Souterrain, Lisheens, Co. Cork
Co. Cork |
Settlement Sites
Beneath a ploughed field at Lisheens in Co. Cork, there is a stone room that nobody knew existed until 1976.
It left no mark on the surface, no mound, no hollow, no trace at all to suggest that anything lay underneath. It came to light through tillage, the kind of accidental discovery that quietly rewrites the archaeology of ordinary farmland.

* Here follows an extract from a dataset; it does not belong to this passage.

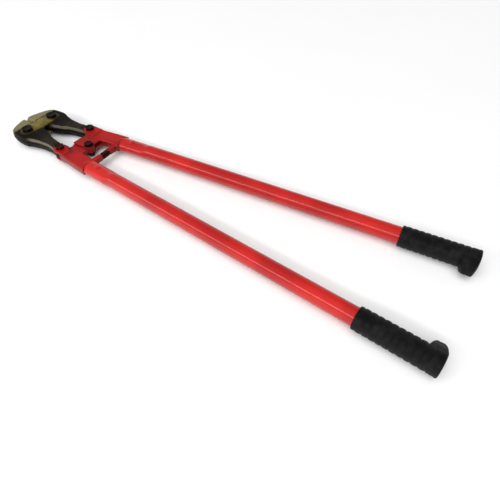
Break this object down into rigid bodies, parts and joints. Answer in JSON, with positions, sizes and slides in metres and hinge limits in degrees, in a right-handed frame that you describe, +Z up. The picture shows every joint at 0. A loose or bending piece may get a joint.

A souterrain is an underground stone-built structure, typically associated with early medieval settlement in Ireland, and thought to have served as a place of refuge, storage, or both. The one at Lisheens is a modest but carefully constructed example. When McCarthy recorded it in 1977, he found a single sub-rectangular chamber just over three metres long, roughly one and a half metres wide, and little more than a metre high; roofed with flat lintels laid across the stone walls. The long axis runs north to south. At the southern end there was a creepway, a low connecting passage designed so that a person would have to crawl through it, framed by two jamb stones and capped with its own lintels. It was blocked at the time of recording. The northern end had partially collapsed. The chamber is small enough that even in good repair it would have been a cramped space, which is part of what makes souterrains so quietly unsettling; they were built to be used by people, and used in circumstances where concealment mattered.